Três quartos dos estudos publicados em revistas científicas foram conduzidos no chamado mundo ocidental e apenas três noutros contextos geopolíticos: Colômbia, Irão e Índia. A maioria dos estudos foram realizados em países de rendimento elevado, apenas 2,3% em países de médio rendimento e 1,2% em países pobres. A maioria dos estudos não tinha também qualquer informação sobre a diversidade da população abrangida, nomeadamente etnias.
Para os autores, este tipo de viés replica o que já tinha sido notado em estudos anteriores, considerando que deve levar a uma reflexão sobre como não perder parte das experiências, culturas e valores que podem afetar esta interação do ser humano com o meio ambiente. E alertam em concreto que há uma “operacionalização” da própria natureza, o que pode não ser necessariamente sustentável.
“A nossa análise demonstra que a investigação neste campo considera a natureza como uma alternativa terapêutica: ‘doses de natureza’ são intervenções de saúde, o contacto com a vida selvagem é uma terapia e a ‘vitamina G’ [G de greenspace, espaços verdes] é uma ‘substância’ de qual os humanos precisam, em vez de ser vista como uma entidade entrelaçada, sagrada e fundamentalmente holística. Poucos investigadores na nossa análise reconhecem que é preciso alterar esta perspectiva mecanicista e apoiar, em oposição, uma redesenho dramático dos habitats humanos em vez de encorajar soluções paliativas como parques ou jardins institucionais”, escrevem.
Para a equipa, liderada pelo antropólogo Carlos Andres Gallegos-Riofrio, especialista em populações indígenas, bem-estar e paisagem biocultural, o assunto merece atenção e desafiam a que surjam estudos para testar a hipótese de uma relação entre natureza e bem-estar/saúde mental de uma forma mais aprofundada, representativa, ultrapassando “visões redutoras e colonialistas” com abertura. “Uma inclusão genuína na investigação do bem-estar e natureza (incluindo o contributo comunitário e conceptualizações alternativas de natureza, bem-estar e saúde mental) terá um enorme potencial de produzir implicações no mundo real”.

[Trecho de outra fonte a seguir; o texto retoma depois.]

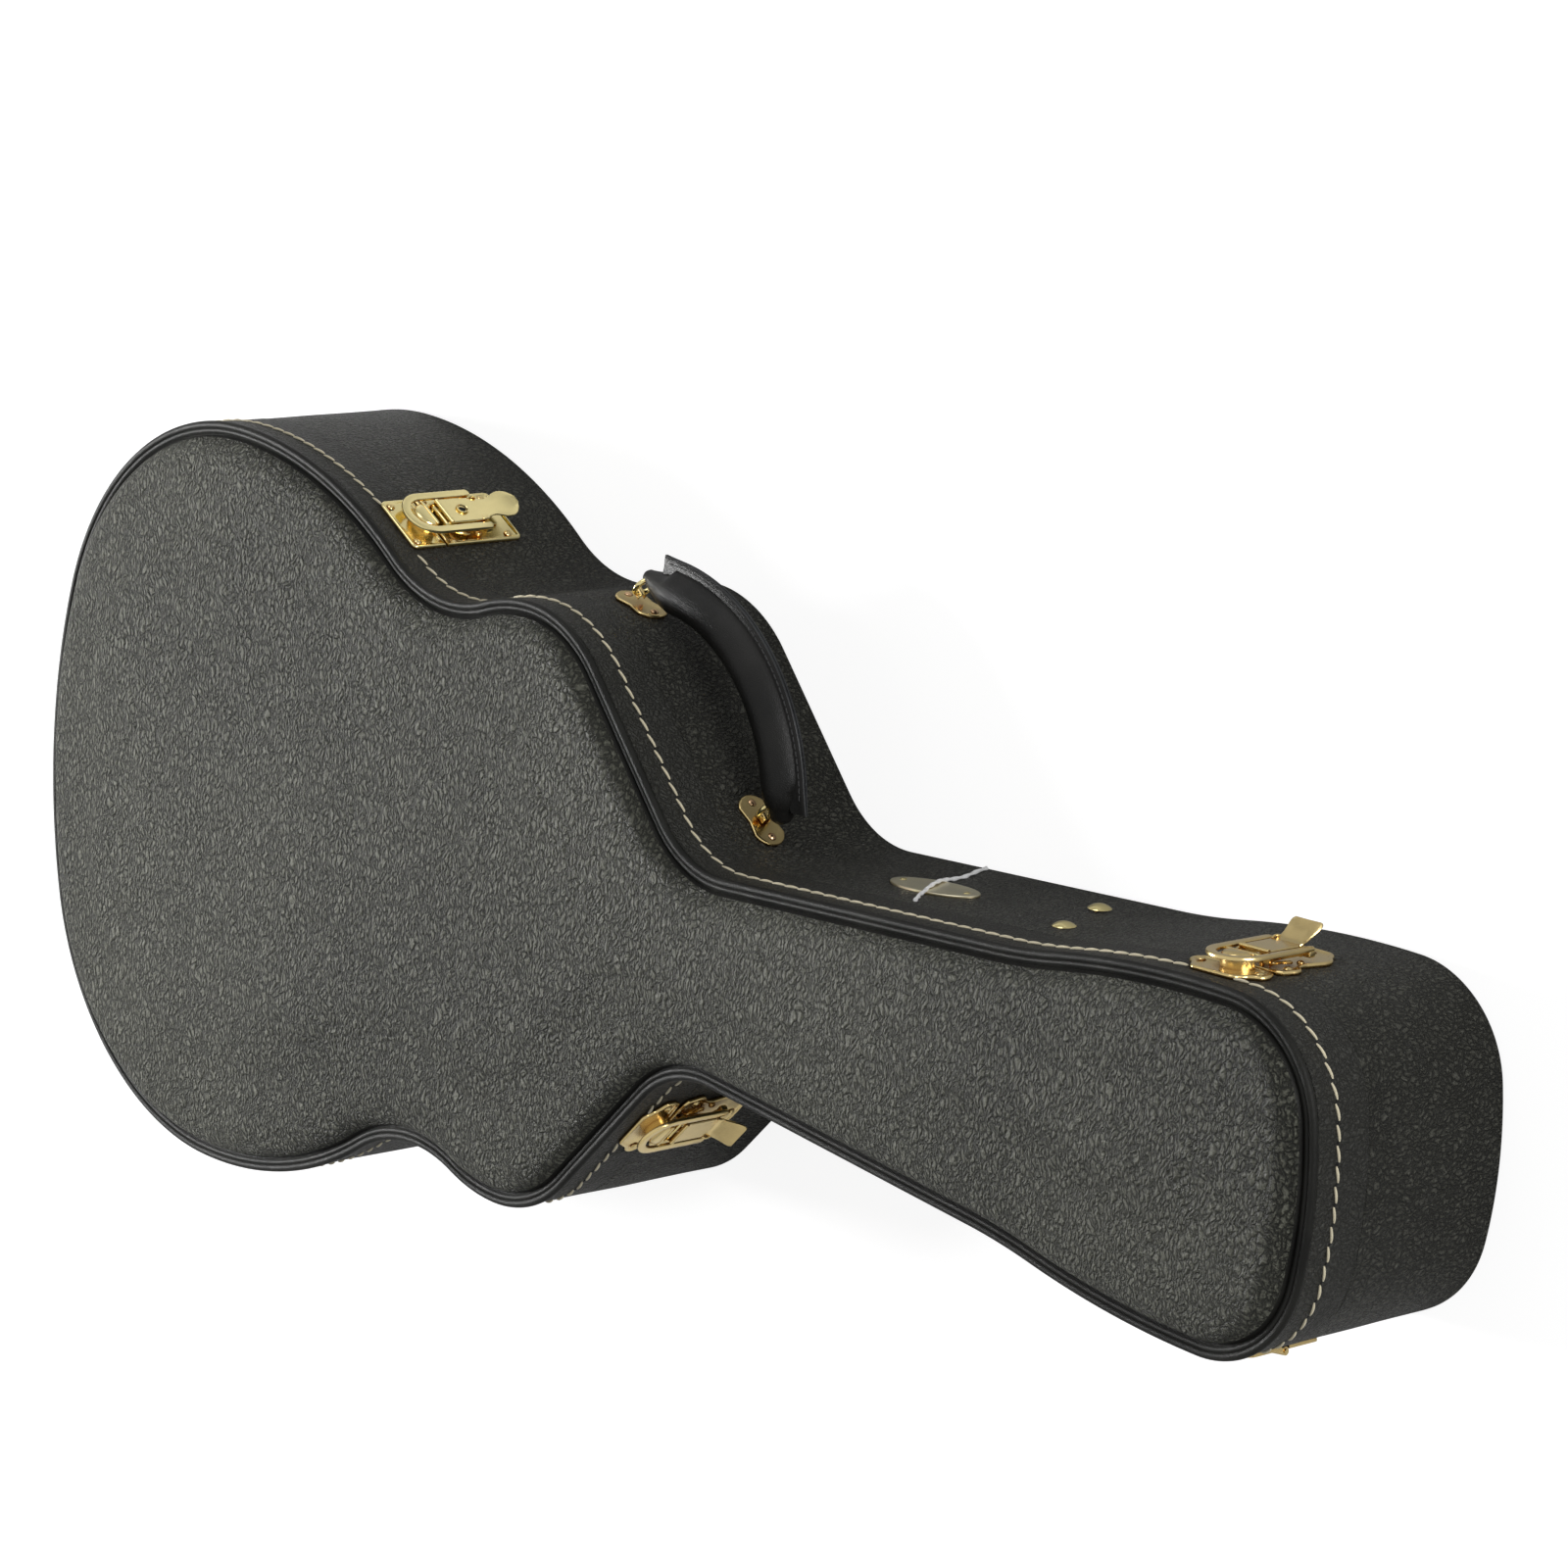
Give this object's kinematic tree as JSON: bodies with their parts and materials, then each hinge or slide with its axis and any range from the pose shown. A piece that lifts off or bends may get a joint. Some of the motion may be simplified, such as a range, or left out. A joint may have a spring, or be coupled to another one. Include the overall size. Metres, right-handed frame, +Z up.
{
  "type": "guitar case",
  "caption": "Hard guitar case with arched hinged lid, draw latches, swinging carry handle, plush lined guitar-shaped hollow and accessory compartment.",
  "frame": {"origin": "on the underside of the back panel, on the centre line, below the widest part of the lower bout", "axes": "+Z up through the lid with the case on its back, +X to the butt end, -X to the head end, -Y the handle side, +Y the hinge side"},
  "size_m": [1.0566, 0.4434, 0.1565],
  "materials": {
    "tolex": "pebbled charcoal vinyl leathercloth over plywood",
    "cord": "smooth black piping",
    "grip": "smooth black leather",
    "gold": "polished gold-plated steel",
    "pale_brass": "satin pale brass",
    "plush": "burgundy plush",
    "ribbon": "woven ribbon"
  },
  "bodies": {
    "base": {"base_rim": "tolex", "back_panel": "tolex", "rim_tongue": "plush", "base_lining": "plush", "neck_cradle": "plush", "accessory_box": "plush", "accessory_pin": "gold", "bout_latch_base": "gold", "head_latch_base": "gold", "shoulder_latch_base": "gold", "butt_latch_base": "gold", "latch_pivot_pins": "gold", "base_plate_rivets": "gold", "bout_hinge_base_leaf": "gold", "head_hinge_base_leaf": "gold", "hinge_pins": "gold", "hinge_base_rivets": "gold", "bout_handle_mount": "gold", "neck_handle_mount": "gold", "handle_mount_rivets": "gold", "oval_plate": "pale_brass", "oval_plate_pins": "gold", "neck_studs": "gold"},
    "lid": {"lid_rim": "tolex", "lid_panel": "tolex", "lid_piping": "cord", "lid_lining": "plush", "bout_catch_plate": "gold", "head_catch_plate": "gold", "shoulder_catch_plate": "gold", "butt_catch_plate": "gold", "lid_plate_rivets": "gold", "bout_hinge_lid_leaf": "gold", "head_hinge_lid_leaf": "gold", "hinge_lid_rivets": "gold"},
    "handle": {"handle_grip": "grip", "bout_handle_ring": "gold", "neck_handle_ring": "gold"},
    "accessory_cover": {"accessory_lid": "plush", "accessory_pull": "ribbon"},
    "bout_lever_body": {"bout_lever": "gold", "bout_loop_pin": "gold"},
    "bout_loop_body": {"bout_loop": "gold"},
    "head_lever_body": {"head_lever": "gold", "head_loop_pin": "gold"},
    "head_loop_body": {"head_loop": "gold"},
    "shoulder_lever_body": {"shoulder_lever": "gold", "shoulder_loop_pin": "gold"},
    "shoulder_loop_body": {"shoulder_loop": "gold"},
    "butt_lever_body": {"butt_lever": "gold", "butt_loop_pin": "gold"},
    "butt_loop_body": {"butt_loop": "gold"},
    "key_body": {"bout_key_cylinder": "gold"}
  },
  "joints": [
    {"name": "lid_hinge", "type": "hinge", "parent": "base", "child": "lid", "pos_m": [-0.04215, 0.21817, 0.099], "axis": [-0.9868, -0.1617, 0], "range_deg": [0, 105]},
    {"name": "bout_lever_pivot", "type": "hinge", "parent": "base", "child": "bout_lever_body", "pos_m": [-0.1321, -0.1898, 0.093], "axis": [-0.866, 0.5, 0], "range_deg": [0, 110]},
    {"name": "bout_loop_pivot", "type": "hinge", "parent": "bout_lever_body", "child": "bout_loop_body", "pos_m": [-0.13205, -0.18972, 0.067], "axis": [-0.866, 0.5, 0], "range_deg": [-110, 0]},
    {"name": "head_lever_pivot", "type": "hinge", "parent": "base", "child": "head_lever_body", "pos_m": [-0.77322, -0.0957, 0.093], "axis": [-0.9988, -0.0488, 0], "range_deg": [0, 110]},
    {"name": "head_loop_pivot", "type": "hinge", "parent": "head_lever_body", "child": "head_loop_body", "pos_m": [-0.77322, -0.0956, 0.067], "axis": [-0.9988, -0.0488, 0], "range_deg": [-110, 0]},
    {"name": "shoulder_lever_pivot", "type": "hinge", "parent": "base", "child": "shoulder_lever_body", "pos_m": [-0.36711, 0.10831, 0.093], "axis": [0.673, 0.7396, 0], "range_deg": [0, 110]},
    {"name": "shoulder_loop_pivot", "type": "hinge", "parent": "shoulder_lever_body", "child": "shoulder_loop_body", "pos_m": [-0.36703, 0.10824, 0.067], "axis": [0.673, 0.7396, 0], "range_deg": [-110, 0]},
    {"name": "butt_lever_pivot", "type": "hinge", "parent": "base", "child": "butt_lever_body", "pos_m": [0.1782, 0, 0.093], "axis": [0, -1, 0], "range_deg": [0, 110]},
    {"name": "butt_loop_pivot", "type": "hinge", "parent": "butt_lever_body", "child": "butt_loop_body", "pos_m": [0.1781, 0, 0.067], "axis": [0, -1, 0], "range_deg": [-110, 0]},
    {"name": "key_turn", "type": "hinge", "parent": "bout_lever_body", "child": "key_body", "pos_m": [-0.1335, -0.19223, 0.079], "axis": [-0.5, -0.866, 0], "range_deg": [0, 90]},
    {"name": "handle_swing", "type": "hinge", "parent": "base", "child": "handle", "pos_m": [-0.34554, -0.12862, 0.073], "axis": [-0.7489, 0.6627, 0], "range_deg": [-50, 50]},
    {"name": "accessory_lid_hinge", "type": "hinge", "parent": "base", "child": "accessory_cover", "pos_m": [-0.474, 0.0275, 0.0545], "axis": [-1, 0, 0], "range_deg": [0, 85]}
  ],
  "couplings": [
    {"joint": "bout_loop_pivot", "follows": "bout_lever_pivot", "ratio": -1},
    {"joint": "head_loop_pivot", "follows": "head_lever_pivot", "ratio": -1},
    {"joint": "shoulder_loop_pivot", "follows": "shoulder_lever_pivot", "ratio": -1},
    {"joint": "butt_loop_pivot", "follows": "butt_lever_pivot", "ratio": -1}
  ]
}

Reagindo ao trabalho que, também com alguma ironia dá pelo título de “Deficiência Crónica de Diversidade e Pluralismo na Investigação sobre os Efeitos da Natureza na Saúde Mental”, Joseph Henrich, que cunhou a teoria “WEIRD”, disse ao The Guardian que o trabalho mostra um “viés massivo” das conclusões nesta área, juntando-se ao apelo por mais estudos. Para já, considera que fica limitada a capacidade de fazer qualquer generalização dos resultados.
O que dizem os estudos
Na lista de trabalhos analisados incluem-se investigações sobre os benefícios de viver, trabalhar ou estudar perto de zonas verdes, dos ganhos gerais para o bem-estar a problemas específicos de saúde como o défice de atenção e hiperatividade em crianças.

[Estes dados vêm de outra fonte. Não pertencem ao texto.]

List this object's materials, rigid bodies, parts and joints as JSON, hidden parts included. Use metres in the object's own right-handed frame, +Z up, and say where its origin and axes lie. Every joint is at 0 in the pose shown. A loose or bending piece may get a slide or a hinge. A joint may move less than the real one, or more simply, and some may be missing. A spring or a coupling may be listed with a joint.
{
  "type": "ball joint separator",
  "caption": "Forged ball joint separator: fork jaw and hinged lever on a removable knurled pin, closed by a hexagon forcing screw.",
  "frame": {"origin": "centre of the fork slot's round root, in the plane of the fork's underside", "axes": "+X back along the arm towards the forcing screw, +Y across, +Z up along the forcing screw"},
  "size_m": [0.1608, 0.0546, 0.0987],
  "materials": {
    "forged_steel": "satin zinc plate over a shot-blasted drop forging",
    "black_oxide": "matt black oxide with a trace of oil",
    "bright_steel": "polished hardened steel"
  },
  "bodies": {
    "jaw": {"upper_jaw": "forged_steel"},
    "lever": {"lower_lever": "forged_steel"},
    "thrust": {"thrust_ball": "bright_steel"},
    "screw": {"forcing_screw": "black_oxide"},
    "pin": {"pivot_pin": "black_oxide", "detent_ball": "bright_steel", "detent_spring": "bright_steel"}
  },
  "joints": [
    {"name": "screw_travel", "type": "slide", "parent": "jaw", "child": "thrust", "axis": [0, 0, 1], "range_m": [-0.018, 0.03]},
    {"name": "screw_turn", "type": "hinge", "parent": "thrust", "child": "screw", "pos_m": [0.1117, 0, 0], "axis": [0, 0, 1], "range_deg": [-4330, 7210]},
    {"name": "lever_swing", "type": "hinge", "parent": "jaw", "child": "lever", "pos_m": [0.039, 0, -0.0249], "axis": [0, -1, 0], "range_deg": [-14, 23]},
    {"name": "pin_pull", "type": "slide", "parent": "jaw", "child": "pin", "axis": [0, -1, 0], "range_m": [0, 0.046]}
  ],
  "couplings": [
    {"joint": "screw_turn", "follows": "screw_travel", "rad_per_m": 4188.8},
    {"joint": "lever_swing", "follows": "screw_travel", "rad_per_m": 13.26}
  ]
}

Entre eles surge apenas uma investigação feita em Portugal, publicada em 2014, sobre a prática de exercício ao ar livre. Na altura, numa amostra de 282 desportistas, os investigadores concluíram que aqueles que combinam atividade física no interior e ao ar livre reporta mais emoções positivas e maiores níveis de bem-estar, sendo o contacto com a natureza um preditor significativo de bem-estar.